Mas poderia surgir a pergunta: não estaria o autor entrando perigosamente numa terra exaurida já pela ficção de um Graciliano Ramos especialmente com seu “Vidas Secas” (1937)?

Outro nordeste – A melhor resposta poderia ser encontrada no própria Graciliano, a quem Otávio de Faria advertiria de que o sertão, esgotado, não dava mais romance. Ao que o escritor alagoano retrucou: “Santo Deus! Como se pode estabelecer limitações para essas coisas” – e fez a obra que fez. Torres, como Graciliano, optou pelo mais honesto: escrever sobre o seu nordeste. E assim como Graciliano em carta a José Condé identificava as personagens de “Vidas Secas”, mostrando que saíram de sua família, “Essa Terra” tem no lastro biográfico a sua força original.

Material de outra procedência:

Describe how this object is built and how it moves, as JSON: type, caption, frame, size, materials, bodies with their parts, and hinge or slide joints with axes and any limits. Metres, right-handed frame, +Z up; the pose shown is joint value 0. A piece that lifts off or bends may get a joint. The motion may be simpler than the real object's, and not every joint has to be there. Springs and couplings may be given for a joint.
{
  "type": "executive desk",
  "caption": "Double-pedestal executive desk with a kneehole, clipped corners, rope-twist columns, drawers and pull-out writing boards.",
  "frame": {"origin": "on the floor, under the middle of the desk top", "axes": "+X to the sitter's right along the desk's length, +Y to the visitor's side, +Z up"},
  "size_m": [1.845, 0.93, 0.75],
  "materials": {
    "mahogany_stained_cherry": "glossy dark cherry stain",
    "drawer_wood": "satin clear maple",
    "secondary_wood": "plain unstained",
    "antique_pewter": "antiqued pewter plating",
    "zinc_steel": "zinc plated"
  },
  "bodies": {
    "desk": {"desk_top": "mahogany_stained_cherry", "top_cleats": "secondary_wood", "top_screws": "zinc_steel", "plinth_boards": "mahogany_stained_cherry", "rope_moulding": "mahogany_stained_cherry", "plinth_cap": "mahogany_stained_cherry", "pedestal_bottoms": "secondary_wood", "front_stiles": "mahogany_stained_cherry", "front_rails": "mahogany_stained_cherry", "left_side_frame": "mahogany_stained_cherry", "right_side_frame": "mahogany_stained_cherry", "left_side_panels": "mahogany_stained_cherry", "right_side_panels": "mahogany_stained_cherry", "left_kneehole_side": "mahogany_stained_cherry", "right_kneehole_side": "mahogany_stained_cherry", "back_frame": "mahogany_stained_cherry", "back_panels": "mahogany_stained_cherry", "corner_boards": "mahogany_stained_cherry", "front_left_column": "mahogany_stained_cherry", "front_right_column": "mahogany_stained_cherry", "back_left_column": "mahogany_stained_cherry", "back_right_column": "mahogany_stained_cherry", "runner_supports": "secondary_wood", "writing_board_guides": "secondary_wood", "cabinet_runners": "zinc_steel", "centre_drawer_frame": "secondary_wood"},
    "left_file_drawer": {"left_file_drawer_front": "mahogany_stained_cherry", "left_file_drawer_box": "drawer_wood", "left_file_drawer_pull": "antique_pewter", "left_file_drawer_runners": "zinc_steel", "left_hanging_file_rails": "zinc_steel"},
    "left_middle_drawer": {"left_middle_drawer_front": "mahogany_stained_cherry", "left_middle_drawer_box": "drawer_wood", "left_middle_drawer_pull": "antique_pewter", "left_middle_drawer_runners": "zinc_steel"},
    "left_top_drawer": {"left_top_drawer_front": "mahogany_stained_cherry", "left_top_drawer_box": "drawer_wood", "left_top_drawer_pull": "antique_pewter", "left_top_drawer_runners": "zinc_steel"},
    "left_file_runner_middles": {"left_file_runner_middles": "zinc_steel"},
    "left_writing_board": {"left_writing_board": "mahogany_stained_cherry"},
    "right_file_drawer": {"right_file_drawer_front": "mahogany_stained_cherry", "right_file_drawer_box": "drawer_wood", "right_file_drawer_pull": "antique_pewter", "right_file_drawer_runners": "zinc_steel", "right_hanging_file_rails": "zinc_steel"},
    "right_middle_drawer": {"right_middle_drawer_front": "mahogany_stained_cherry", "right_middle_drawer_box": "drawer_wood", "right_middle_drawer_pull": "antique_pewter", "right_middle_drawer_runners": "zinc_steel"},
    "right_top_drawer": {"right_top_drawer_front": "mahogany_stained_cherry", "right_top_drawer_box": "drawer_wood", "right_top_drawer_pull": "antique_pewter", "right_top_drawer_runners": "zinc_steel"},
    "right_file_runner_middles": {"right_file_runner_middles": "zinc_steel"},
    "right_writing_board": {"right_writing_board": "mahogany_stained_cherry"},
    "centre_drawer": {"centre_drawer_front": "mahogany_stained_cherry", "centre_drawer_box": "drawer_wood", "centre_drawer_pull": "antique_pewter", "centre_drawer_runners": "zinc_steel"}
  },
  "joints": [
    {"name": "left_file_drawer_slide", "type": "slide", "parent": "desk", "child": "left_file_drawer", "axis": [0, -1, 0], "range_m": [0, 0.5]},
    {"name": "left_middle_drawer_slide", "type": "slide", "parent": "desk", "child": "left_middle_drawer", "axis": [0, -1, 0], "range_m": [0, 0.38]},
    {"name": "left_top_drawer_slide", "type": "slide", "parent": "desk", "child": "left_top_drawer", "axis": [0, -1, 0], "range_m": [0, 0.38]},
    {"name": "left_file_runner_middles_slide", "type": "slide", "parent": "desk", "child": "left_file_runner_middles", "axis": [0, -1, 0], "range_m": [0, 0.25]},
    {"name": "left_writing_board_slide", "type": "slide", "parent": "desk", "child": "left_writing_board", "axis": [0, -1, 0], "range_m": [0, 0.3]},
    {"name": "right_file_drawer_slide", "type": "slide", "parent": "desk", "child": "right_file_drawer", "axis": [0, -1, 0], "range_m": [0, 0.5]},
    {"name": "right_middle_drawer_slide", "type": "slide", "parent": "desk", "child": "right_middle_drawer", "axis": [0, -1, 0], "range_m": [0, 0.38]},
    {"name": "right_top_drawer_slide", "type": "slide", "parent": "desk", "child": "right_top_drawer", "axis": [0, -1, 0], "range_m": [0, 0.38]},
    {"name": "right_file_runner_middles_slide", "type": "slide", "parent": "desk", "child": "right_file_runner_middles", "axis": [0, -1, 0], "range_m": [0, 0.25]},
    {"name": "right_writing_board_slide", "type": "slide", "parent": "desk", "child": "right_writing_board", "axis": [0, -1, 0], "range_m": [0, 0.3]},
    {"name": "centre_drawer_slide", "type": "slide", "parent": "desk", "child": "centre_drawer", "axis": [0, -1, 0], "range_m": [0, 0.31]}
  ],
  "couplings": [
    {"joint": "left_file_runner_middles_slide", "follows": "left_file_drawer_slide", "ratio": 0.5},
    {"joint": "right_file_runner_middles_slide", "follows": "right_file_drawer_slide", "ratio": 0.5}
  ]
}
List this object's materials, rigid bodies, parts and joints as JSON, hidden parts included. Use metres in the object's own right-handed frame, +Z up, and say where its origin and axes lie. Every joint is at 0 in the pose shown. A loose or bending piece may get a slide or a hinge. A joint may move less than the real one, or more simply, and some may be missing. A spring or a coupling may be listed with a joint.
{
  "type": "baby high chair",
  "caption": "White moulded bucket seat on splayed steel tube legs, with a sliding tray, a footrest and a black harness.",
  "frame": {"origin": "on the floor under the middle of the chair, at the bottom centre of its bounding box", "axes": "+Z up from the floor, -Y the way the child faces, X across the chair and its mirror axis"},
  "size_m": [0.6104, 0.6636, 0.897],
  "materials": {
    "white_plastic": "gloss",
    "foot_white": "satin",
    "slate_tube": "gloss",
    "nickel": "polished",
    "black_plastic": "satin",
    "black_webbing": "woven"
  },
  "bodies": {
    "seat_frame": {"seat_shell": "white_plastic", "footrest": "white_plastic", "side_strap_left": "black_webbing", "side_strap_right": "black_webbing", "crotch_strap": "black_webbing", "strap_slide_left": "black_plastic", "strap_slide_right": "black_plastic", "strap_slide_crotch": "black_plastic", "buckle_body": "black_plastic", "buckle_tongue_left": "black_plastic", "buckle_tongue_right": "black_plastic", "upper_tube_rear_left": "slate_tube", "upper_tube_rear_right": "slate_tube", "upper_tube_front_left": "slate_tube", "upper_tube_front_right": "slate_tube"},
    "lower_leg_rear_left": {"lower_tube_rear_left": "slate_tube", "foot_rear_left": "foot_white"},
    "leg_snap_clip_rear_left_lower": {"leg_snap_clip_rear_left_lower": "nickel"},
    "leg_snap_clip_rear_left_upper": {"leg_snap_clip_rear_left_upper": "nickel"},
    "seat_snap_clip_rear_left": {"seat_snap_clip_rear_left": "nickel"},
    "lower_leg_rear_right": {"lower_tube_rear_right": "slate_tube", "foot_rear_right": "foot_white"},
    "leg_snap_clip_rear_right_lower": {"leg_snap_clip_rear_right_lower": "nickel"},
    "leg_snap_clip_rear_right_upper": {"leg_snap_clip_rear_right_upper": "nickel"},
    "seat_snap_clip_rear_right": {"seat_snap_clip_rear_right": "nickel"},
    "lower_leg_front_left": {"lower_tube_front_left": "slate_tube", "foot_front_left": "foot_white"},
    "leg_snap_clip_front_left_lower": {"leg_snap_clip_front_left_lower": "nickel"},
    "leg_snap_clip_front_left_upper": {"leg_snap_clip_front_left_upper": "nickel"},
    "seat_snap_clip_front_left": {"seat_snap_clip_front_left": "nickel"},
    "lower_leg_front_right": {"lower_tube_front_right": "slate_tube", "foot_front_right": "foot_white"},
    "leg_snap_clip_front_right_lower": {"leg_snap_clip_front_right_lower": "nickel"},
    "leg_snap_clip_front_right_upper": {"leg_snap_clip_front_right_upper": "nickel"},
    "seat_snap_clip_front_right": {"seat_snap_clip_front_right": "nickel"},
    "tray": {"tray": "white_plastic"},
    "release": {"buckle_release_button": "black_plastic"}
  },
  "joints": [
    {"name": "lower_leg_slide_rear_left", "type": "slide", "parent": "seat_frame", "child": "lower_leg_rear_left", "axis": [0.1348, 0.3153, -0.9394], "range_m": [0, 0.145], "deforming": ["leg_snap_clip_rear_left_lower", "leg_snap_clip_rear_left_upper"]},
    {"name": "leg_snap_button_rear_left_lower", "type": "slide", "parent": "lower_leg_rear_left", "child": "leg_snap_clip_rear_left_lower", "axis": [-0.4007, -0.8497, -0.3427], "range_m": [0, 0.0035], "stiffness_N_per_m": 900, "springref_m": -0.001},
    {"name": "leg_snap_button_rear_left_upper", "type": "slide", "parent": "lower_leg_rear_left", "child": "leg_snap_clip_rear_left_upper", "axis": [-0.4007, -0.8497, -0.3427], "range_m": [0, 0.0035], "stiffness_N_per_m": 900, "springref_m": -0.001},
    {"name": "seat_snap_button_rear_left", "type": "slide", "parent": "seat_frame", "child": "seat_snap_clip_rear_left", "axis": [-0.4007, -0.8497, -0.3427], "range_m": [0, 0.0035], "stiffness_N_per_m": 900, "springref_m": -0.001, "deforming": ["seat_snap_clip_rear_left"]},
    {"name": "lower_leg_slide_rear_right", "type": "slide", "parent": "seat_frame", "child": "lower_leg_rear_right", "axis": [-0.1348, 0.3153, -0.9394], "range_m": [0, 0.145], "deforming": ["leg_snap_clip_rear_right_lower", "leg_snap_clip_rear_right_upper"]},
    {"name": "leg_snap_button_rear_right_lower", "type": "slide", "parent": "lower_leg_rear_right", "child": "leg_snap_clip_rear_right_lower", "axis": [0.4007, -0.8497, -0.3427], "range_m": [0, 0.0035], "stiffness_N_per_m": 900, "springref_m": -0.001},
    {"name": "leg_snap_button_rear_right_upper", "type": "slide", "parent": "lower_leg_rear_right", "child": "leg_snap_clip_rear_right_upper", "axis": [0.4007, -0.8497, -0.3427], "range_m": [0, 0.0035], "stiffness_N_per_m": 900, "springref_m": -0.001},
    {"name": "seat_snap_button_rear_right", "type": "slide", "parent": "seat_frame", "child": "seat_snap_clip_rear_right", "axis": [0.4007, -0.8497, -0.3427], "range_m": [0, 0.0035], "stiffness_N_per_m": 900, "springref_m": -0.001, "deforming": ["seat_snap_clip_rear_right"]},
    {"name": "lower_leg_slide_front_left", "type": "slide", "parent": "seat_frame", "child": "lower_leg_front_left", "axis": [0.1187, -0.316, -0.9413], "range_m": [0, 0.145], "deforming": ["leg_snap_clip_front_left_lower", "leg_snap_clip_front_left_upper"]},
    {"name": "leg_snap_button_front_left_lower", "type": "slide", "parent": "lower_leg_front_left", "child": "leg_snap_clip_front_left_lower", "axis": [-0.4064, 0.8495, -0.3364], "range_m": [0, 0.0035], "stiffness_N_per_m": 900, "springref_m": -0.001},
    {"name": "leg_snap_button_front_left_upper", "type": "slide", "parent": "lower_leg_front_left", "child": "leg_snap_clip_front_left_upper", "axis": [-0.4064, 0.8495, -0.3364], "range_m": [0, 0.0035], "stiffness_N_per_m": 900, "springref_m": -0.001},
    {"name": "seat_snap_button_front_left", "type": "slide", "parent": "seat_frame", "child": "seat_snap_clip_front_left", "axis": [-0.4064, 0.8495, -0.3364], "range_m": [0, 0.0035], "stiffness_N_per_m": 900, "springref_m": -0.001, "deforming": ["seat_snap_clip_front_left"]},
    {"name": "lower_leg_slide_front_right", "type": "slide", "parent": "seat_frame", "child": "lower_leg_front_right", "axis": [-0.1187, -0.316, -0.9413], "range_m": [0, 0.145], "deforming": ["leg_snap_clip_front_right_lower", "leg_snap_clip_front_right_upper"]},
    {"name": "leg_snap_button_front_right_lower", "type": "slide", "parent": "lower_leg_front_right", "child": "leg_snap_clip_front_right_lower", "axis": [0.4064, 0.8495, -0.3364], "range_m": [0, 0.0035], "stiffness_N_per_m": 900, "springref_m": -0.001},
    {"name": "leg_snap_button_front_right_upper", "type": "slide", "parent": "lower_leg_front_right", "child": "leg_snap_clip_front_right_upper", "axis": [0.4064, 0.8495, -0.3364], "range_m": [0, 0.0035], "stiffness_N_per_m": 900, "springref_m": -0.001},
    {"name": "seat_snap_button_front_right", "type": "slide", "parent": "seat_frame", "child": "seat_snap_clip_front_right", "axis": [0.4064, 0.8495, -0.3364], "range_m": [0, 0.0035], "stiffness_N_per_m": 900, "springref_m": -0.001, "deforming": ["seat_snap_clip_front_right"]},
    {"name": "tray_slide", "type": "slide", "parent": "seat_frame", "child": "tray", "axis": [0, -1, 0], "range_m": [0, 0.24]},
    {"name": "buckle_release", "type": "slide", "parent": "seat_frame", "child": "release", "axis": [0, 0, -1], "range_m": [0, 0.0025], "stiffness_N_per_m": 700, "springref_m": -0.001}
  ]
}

Tecnicamente o livro de Torres (e de muitos ficcionistas jovens brasileiros) mostra um avanço em relação à montagem dos romances sociais de 1930. à narrativa linear e cronológica ele prefere um desencadeamento em que passado, presente e futuro se cruzam oferecendo uma estória às vezes de acompanhar. Em torno da tragédia central, pequenas outras narrações reafirmam a tensão patética das personagens.

Cabe, no entanto, a cada época, educar os seus bons leitores. O publico de 1930 teve também que aprender a re-ler o Brasil. No caso específico deste livro, existe toda uma leitura acompanhada por uma introdução e um “suplemento de trabalho” endereçado a alunos e professores. E através de uma aliança com a escola procurar formar um público novo que se deixe transformar por uma linguagem também nova.


Uma análise mais profunda deste livro mostra que não se trata somente da representação da miséria do Junco ou do Sertão Brasileiro, mas sobretudo de uma sondagem que se inicia (ou prossegue): a sondagem de uma condição social, através do mergulho no caos individual que acaba nos conduzindo às origens mais gerais da culpa, onde se encontram o autor, o personagem e o leitor, sofrendo na pela a fragmentação do homem, desde que a civilização criou o abismo entre a enxada e a caneta”.

Lígia Chiapinni Moraes Leite, da Universidade de São Paulo, no prefácio à primeira edição do “Essa Terra” (1976).